Yiddish was the only language he spoke. At school they studied Jewish texts. They did also learn English, he adds, but that was only from the ages of 8 to 12, and it was relegated to the last lesson of the day, taught by teachers who could barely speak the language themselves.
“We studied gemara, mishnah and chumash,” Hershkowitz says, referring to various texts of the ancient oral law and Bible.
“Initially, I was a very good student. I had a folder for ‘best in class,’” he says with a hint of irony.
It is this subpar education which, he claims, has caused the community to be crippled by poverty, beset with ignorance and reliant on government funding for virtually all aspects of life.
But it’s what he calls its skewed values and the importance accorded to trivial things which he remembers most vividly.
“What our eyeglasses were made of was very important. Metal is bad; plastic is good. What counts is the color of your socks, which shoe you tie first in the morning. Wearing a watch is discouraged before bar mitzvah; after that it is completely banned. Being a good person was never a priority,” he says.
The period he finds hard to recollect is not incidental. “I never talked about it. I choked it for so long,” he says.
At the age of 8, Hershkowitz says he was sexually assaulted in a synagogue by an older man. After a pause and some hesitation, he recounts the incident bit by bit.
“The man made up some story about my belt. He shouted, ‘You hit my son, you hit my son with your belt,’ and then he grabs me and takes me downstairs to the basement, takes away my belt and then… whatever… I had no idea about sex or anything. The abuse was violent. I still have the scars,” he says.
The “punishment,” he says, continued for a number of weeks, in the basement of the synagogue.
“One day, when we walked up the stairs from the basement my dad saw me. I guess by the look on my face he realized what had happened and he started yelling at this guy in front of everyone,” Hershkowitz says.
The abuser never returned to the synagogue.
“I told my father from my little understanding what had happened, but I am sure as a grown, smart adult he got the picture. He still told me that I must be thinking that… looking back, I am sure he knew. He never said that he was sorry it happened to me. He couldn’t, because that would mean he’d have to report it to the police — something he would never do. Satmar never calls the police. No matter what happens. Never. Which is wrong because in some cases they should,” Hershkowitz says.
Hershkowitz’s behavior became erratic, or, as he puts it: “I was a very wild kid and always getting into trouble.”
Two years later, during a summer camp in Napanoch, a small hamlet in Ulster County, New York, he says he was assaulted again. This time three people were involved.

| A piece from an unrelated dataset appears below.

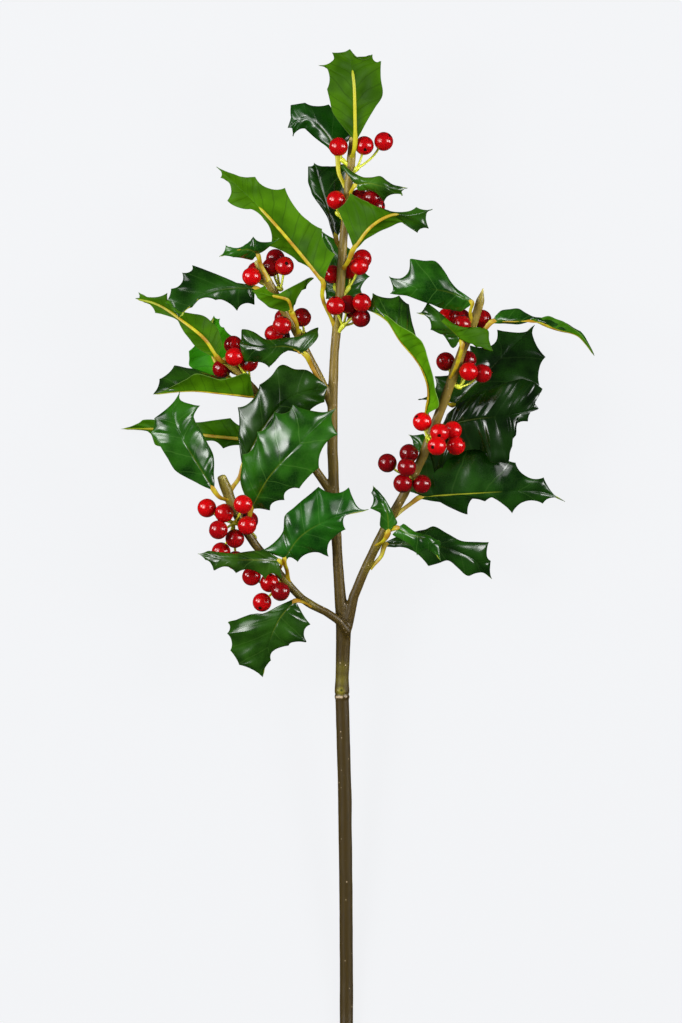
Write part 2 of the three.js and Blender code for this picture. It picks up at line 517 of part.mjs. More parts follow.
// Joins rings of points into one closed solid. Every ring has the same count, and both ends
// close on a middle point. outerFirst[i] is true where column i lies farther out than the
// next one: each four-sided patch is split from its outer corner to the inner one ahead.
function loft(rings, startMiddle, endMiddle, outerFirst) {
  const sides = rings[0].length;
  const points = rings.flat();
  points.push(startMiddle, endMiddle);
  const first = points.length - 2;
  const last = points.length - 1;
  const top = (rings.length - 1) * sides;
  const faces = [];
  for (let i = 0; i < sides; i += 1) {
    const next = (i + 1) % sides;
    faces.push([first, next, i], [last, top + i, top + next]);
    for (let k = 0; k + 1 < rings.length; k += 1) {
      const a = k * sides + i;
      const b = k * sides + next;
      const c = a + sides;
      const d = b + sides;
      if (outerFirst && !outerFirst[i]) {
        faces.push([a, b, c], [b, d, c]);
      } else {
        faces.push([a, b, d], [a, d, c]);
      }
    }
  }
  const volume = faces.reduce((sum, [a, b, c]) => {
    const normal = new THREE.Vector3().crossVectors(points[b], points[c]);
    return sum + points[a].dot(normal);
  }, 0);
  const index = faces.flatMap(([a, b, c]) => (volume > 0 ? [a, b, c] : [a, c, b]));
  const geometry = new THREE.BufferGeometry();
  const positions = points.flatMap((p) => [p.x, p.y, p.z]);
  geometry.setAttribute("position", new THREE.Float32BufferAttribute(positions, 3));
  geometry.setIndex(index);
  return geometry;
}

function fuse(geometries) {
  const solids = geometries.map((geometry) => new wasm.Manifold(new wasm.Mesh({
    numProp: 3,
    vertProperties: Float32Array.from(geometry.getAttribute("position").array),
    triVerts: Uint32Array.from(geometry.getIndex().array),
  })));
  const mesh = solids.reduce((sum, solid) => sum.add(solid)).getMesh();
  const joined = new THREE.BufferGeometry();
  joined.setAttribute("position", new THREE.Float32BufferAttribute(mesh.vertProperties, 3));
  joined.setIndex(Array.from(mesh.triVerts));
  return joined;
}

// A ring round an axis. The first facet of it faces away from the up direction.
function ringRound(centre, axis, up, radius, sides) {
  const high = perpendicular(up, axis);
  const side = new THREE.Vector3().crossVectors(axis, high);
  const ring = [];
  for (let i = 0; i < sides; i += 1) {
    const angle = (2 * Math.PI * (i + 0.5)) / sides;
    ring.push(centre.clone()
      .addScaledVector(high, -radius * Math.cos(angle))
      .addScaledVector(side, radius * Math.sin(angle)));
  }
  return ring;
}

function tangentAt(points, k) {
  const before = points[Math.max(k - 1, 0)];
  const after = points[Math.min(k + 1, points.length - 1)];
  return after.clone().sub(before).normalize();
}

function tube(points, radii, sides) {
  const rings = points.map((p, k) => ringRound(p, tangentAt(points, k), UP, radii[k], sides));
  return loft(rings, points[0], points[points.length - 1]);
}

// ---- where a stalk springs from a branch --------------------------------------------------

function nearestOnBranch(name, place) {
  const points = BRANCHES[name];
  let best = null;
  for (let k = 0; k + 1 < points.length; k += 1) {
    const a = points[k];
    const b = points[k + 1];
    const dx = b[0] - a[0];
    const dy = b[1] - a[1];
    const along = ((place[0] - a[0]) * dx + (place[1] - a[1]) * dy) / (dx * dx + dy * dy);
    const t = THREE.MathUtils.clamp(along, 0, 1);
    const centre = between(vec(a), vec(b), t);
    const distance = Math.hypot(place[0] - centre.x, place[1] - centre.y);
    if (!best || distance < best.distance) {
      const axis = vec(b).sub(vec(a)).normalize();
      best = { distance, centre, axis, radius: mix(a[3], b[3], t) };
    }
  }
  return best;
}

function footOnBark(name, place, target) {
  const { centre, axis, radius } = nearestOnBranch(name, place);
  const outward = perpendicular(target.clone().sub(centre), axis);
  return { point: step(centre, outward, radius + BARK_GAP), outward };
}

// ---- leaves -------------------------------------------------------------------------------
// Ten columns of points run round every ring of a leaf, seen from its foot: the top of the
// rib, then out to the right edge, back under the blade, out to the left edge and back.

const OUTER_FIRST = [false, false, true, true, true, false, false, true, true, true];
const STALK_ANGLES = [90, 55, 15, -20, -55, -90, -125, -160, 165, 125];
const TIP_REACH = 0.4; // how far the leaf's last spine runs on past the rib
const FIRST_VEIN = 0.06; // nearest that a vein leaves the rib to either end, share of its length
const VEIN_STEP = 0.05; // least distance between two veins along the rib
const RIB_SAMPLES = 60;

function stalkRing(centre, axis, across, width, depth, channel) {
  const side = perpendicular(across, axis);
  const high = new THREE.Vector3().crossVectors(side, axis);
  return STALK_ANGLES.map((degrees, i) => {
    const rise = (depth / 2) * Math.sin(radians(degrees)) - (i === 0 ? channel : 0);
    const reach = (width / 2) * Math.cos(radians(degrees));
    return centre.clone().addScaledVector(side, reach).addScaledVector(high, rise);
  });
}

function nearestShare(curve, point) {
  let best = 0;
  let least = Infinity;
  for (let i = 0; i <= RIB_SAMPLES; i += 1) {
    const distance = planDistance(curve.getPointAt(i / RIB_SAMPLES), point);
    if (distance < least) {
      least = distance;
      best = i / RIB_SAMPLES;
    }
  }
  return best;
}

// The places along the rib where the veins to the listed edge points leave it.
function veinShares(curve, left, right) {
  const length = curve.getLength();
  const count = left.length;
  const shares = [];
  for (let k = 0; k < count; k += 1) {
    const ends = [left[k], right[k]].map((p) => ({ x: p[0], y: p[1] }));
    const found = ends.map((p) => nearestShare(curve, p));
    const reach = ends.map((p, i) => planDistance(curve.getPointAt(found[i]), p));
    const lean = (VEIN_LEAN * (reach[0] + reach[1])) / 2 / length;
    const share = (found[0] + found[1]) / 2 - lean;
    const low = k === 0 ? FIRST_VEIN : shares[k - 1] + VEIN_STEP;
    const high = 1 - FIRST_VEIN - VEIN_STEP * (count - 1 - k);
    shares.push(THREE.MathUtils.clamp(share, low, Math.max(high, low)));
  }
  return shares;
}

// One edge of the blade in space: the listed points with a bay between each two.
function edgeOf(curve, shares, points, slope, baseEdge, lastBay) {
  const tip = curve.getPointAt(1);
  const spines = points.map((p, k) => {
    const root = curve.getPointAt(shares[k]);
    const reach = Math.hypot(p[0] - root.x, p[1] - root.y);
    const rise = Math.tan(radians(mix(slope[0], slope[1], shares[k])));
    const wave = k % 2 ? -WAVE : WAVE;
    return new THREE.Vector3(p[0], p[1], root.z + reach * (rise + wave));
  });
  const stops = [baseEdge, ...spines, tip];
  const depths = [...points.map((p) => p[2] ?? SCALLOP), lastBay];
  const at = [0, ...shares, 1];
  const bays = depths.map((depth, k) => {
    const root = curve.getPointAt((at[k] + at[k + 1]) / 2);
    const middle = between(stops[k], stops[k + 1], 0.5);
    const inward = root.clone().sub(middle);
    const room = inward.length();
    if (Array.isArray(depth)) {
      const share = planDistance(middle, { x: depth[0], y: depth[1] }) / room;
      return new THREE.Vector3(depth[0], depth[1], mix(middle.z, root.z, Math.min(share, 1)));
    }
    const pull = Math.min(depth * stops[k].distanceTo(stops[k + 1]), 0.7 * room);
    return step(middle, inward.normalize(), pull);
  });
  return { spines, bays };
}

function bladeRing(curve, share, left, right) {
  const rib = curve.getPointAt(share);
  const along = curve.getTangentAt(share);
  const toRight = right.clone().sub(rib);
  const toLeft = left.clone().sub(rib);
  const faceRight = new THREE.Vector3().crossVectors(toRight, along).normalize();
  const faceLeft = new THREE.Vector3().crossVectors(along, toLeft).normalize();
  const face = faceRight.clone().add(faceLeft).normalize();
  const half = BLADE / 2;
  const keel = half + mix(RIB_DEPTH, RIB_DEPTH_TIP, share);
  const middleRight = step(between(rib, right, 0.5), faceRight, CUP * toRight.length());
  const middleLeft = step(between(rib, left, 0.5), faceLeft, CUP * toLeft.length());
  return [
    step(rib, face, half),
    step(middleRight, faceRight, half),
    step(right, faceRight, half),
    step(right, faceRight, -half),
    step(middleRight, faceRight, -half),
    step(rib, face, -keel),
    step(middleLeft, faceLeft, -half),
    step(left, faceLeft, -half),
    step(left, faceLeft, half),
    step(middleLeft, faceLeft, half),
  ];
}

function leafGeometry({ on, foot, under, via, rib, left, right, slope, bays }) {
  const points = rib.map(vec);
  const curve = new THREE.CatmullRomCurve3(points, false, "centripetal");
  const [l, r] = under ? [right, left] : [left, right];
  const slopes = under ? [slope.slice(2), slope.slice(0, 2)] : [slope.slice(0, 2), slope.slice(2)];
  const [lastLeft, lastRight] = under ? [bays[1], bays[0]] : bays;
  const shares = veinShares(curve, l, r);

  const base = curve.getPointAt(0);
  const along = curve.getTangentAt(0);
  const flat = new THREE.Vector3().crossVectors(along, UP).multiplyScalar(under ? -1 : 1);
  const across = perpendicular(flat, along);
  const { point: start, outward } = footOnBark(on, foot, via ? vec(via) : base);

  const reach = start.distanceTo(base) / 3;
  const stalk = new THREE.CubicBezierCurve3(
    start, step(start, outward, reach), step(base, along, -reach), base,
  );
  const midway = via ? vec(via) : stalk.getPoint(0.5);
  const heading = via ? base.clone().sub(start).normalize() : stalk.getTangent(0.5);
  const rings = [
    stalkRing(start, outward, across, FOOT_WIDTH, STALK_DEPTH, STALK_CHANNEL / 2),
    stalkRing(midway, heading, across, STALK_WIDTH, STALK_DEPTH, STALK_CHANNEL),
    stalkRing(base, along, across, BASE_WIDTH, STALK_DEPTH, STALK_CHANNEL / 2),
  ];

  const cornerLeft = step(base, across, -BASE_WIDTH / 2);
  const cornerRight = step(base, across, BASE_WIDTH / 2);
  const edgeLeft = edgeOf(curve, shares, l, slopes[0], cornerLeft, lastLeft);
  const edgeRight = edgeOf(curve, shares, r, slopes[1], cornerRight, lastRight);
  const at = [0, ...shares, 1];
  for (let k = 0; k <= shares.length; k += 1) {
    const share = (at[k] + at[k + 1]) / 2;
    rings.push(bladeRing(curve, share, edgeLeft.bays[k], edgeRight.bays[k]));
    if (k < shares.length) {
      rings.push(bladeRing(curve, shares[k], edgeLeft.spines[k], edgeRight.spines[k]));
    }
  }
  const tip = curve.getPointAt(1);
  const ahead = curve.getTangentAt(1);
  const last = rings[rings.length - 1];
  const tipAcross = last[2].clone().sub(last[8]);
  rings.push(stalkRing(tip, ahead, tipAcross, TIP_WIDTH, BLADE, 0));
  return loft(rings, start, step(tip, ahead, TIP_REACH), OUTER_FIRST);
}

// ---- berries ------------------------------------------------------------------------------

// A stalk and its berry in one piece: rings along the stalk, then round the berry to its
// far pole, where the dry end of the flower sits.
function berryGeometry(knob, centre) {
  const pointing = centre.clone().sub(knob).normalize();
  const axis = pointing.lerp(UP, BERRY_TILT).normalize();
  const neck = step(centre, axis, -BERRY_RADIUS);
  const reach = knob.distanceTo(neck);
  const bend = step(neck, axis, -reach / 3);
  bend.y -= STALK_SAG * reach;
  const root = step(knob, bend.clone().sub(knob).normalize(), ROOT_REACH);
  const path = new THREE.QuadraticBezierCurve3(root, bend, neck);
  const rings = [0, 0.5, 0.95].map((t) => ringRound(
    path.getPoint(t), path.getTangent(t), UP, BERRY_STALK, BERRY_SIDES,
  ));
  for (const degrees of [45, 90, 135]) {
    const middle = step(centre, axis, -BERRY_RADIUS * Math.cos(radians(degrees)));
    const radius = BERRY_RADIUS * Math.sin(radians(degrees));
    rings.push(ringRound(middle, axis, UP, radius, BERRY_SIDES));
  }
  return loft(rings, root, step(centre, axis, BERRY_RADIUS));
}

function sprayGeometry({ on, foot, knob, berries }) {
  const middle = vec(knob);
  const { point, outward } = footOnBark(on, foot, middle);
  const swelling = new THREE.OctahedronGeometry(KNOB_RADIUS, 0);
  swelling.deleteAttribute("normal");
  swelling.deleteAttribute("uv");
  swelling.translate(middle.x, middle.y, middle.z);
  const stub = tube([point, step(point, outward, 0.5), middle], [1, 1, 0.9], STUB_SIDES);
  const grown = berries.map((centre) => berryGeometry(middle, vec(centre)));
  return fuse([stub, mergeVertices(swelling), ...grown]);
}

// ---- the stem -----------------------------------------------------------------------------

function stemGeometry() {
  return fuse(Object.entries(BRANCHES).map(([name, points]) => tube(
    points.map(vec), points.map((p) => p[3]), name === "main" ? MAIN_SIDES : BRANCH_SIDES,
  )));
}

// ---- assembly -----------------------------------------------------------------------------

const sprig = new THREE.Group();
sprig.name = "holly_sprig";

function add(name, geometry, finish) {
  const material = new THREE.MeshStandardMaterial({ ...FINISHES[finish], metalness: 0 });
  material.name = finish;
  const mesh = new THREE.Mesh(geometry, material);
  mesh.name = name;
  sprig.add(mesh);
}

add("stem", stemGeometry(), "bark");
for (const [name, spec] of Object.entries(LEAVES)) {
  add(name, leafGeometry(spec), "leaf");
}
for (const [name, spec] of Object.entries(SPRAYS)) {
  add(name, sprayGeometry(spec), "berry");
}

export default sprig;
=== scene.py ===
"""A cut sprig of holly lying down: one branched stem, spiny waxy leaves, sprays of red berries."""

import json
import math

import bmesh
import bpy
import numpy as np
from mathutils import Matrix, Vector, noise

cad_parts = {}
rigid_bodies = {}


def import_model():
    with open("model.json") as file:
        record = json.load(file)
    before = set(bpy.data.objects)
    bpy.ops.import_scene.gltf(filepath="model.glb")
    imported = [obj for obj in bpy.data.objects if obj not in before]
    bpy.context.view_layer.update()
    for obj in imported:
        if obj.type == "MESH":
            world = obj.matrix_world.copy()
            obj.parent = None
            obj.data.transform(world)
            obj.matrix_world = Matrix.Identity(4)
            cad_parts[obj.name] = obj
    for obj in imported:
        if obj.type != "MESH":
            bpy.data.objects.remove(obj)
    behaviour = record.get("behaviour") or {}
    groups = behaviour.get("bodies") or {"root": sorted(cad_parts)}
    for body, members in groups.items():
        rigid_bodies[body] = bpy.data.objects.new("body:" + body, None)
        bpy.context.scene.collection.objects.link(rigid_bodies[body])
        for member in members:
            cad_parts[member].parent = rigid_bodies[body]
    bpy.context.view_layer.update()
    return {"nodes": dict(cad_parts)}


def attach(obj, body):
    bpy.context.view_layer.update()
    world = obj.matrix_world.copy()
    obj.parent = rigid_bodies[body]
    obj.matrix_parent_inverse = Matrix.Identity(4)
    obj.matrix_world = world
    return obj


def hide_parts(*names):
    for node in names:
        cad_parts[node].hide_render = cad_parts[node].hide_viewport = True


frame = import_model()

# ---- the stem ------------------------------------------------------------------------------
# A young holly shoot with four side branches, cut from the bush. Smooth thin bark over green
# wood: brown where it is oldest, olive higher up, yellow-green round the foot of each leaf and
# at the pruned ends. A ringed scar marks where one year's growth stopped and the next began.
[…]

“They held me down to a bed, I managed to get free. I grabbed the fire extinguisher and tried to fight back with that. They grabbed me and pulled me back into the bunk. I am not sure how long it lasted. It seemed like five hours before my private tutor came to look for me. Then they left. I was tied up and my tutor saw me,” says Hershkowitz.
He repeats, “He definitely saw me tied up.”
The perpetrators, says Hershkowitz, continued working at the camp. He is skeptical about pressing charges or filing a formal complaint with police.
“All the people who witnessed it… none of them would ever testify. It’s my word against theirs. In fact, some of them specifically told me that if they had to testify they would say that it never actually happened. So, realistically, there is nothing I can now do about it,” he says.
Like many others who have survived sexual abuse, the experience triggered a deep crisis.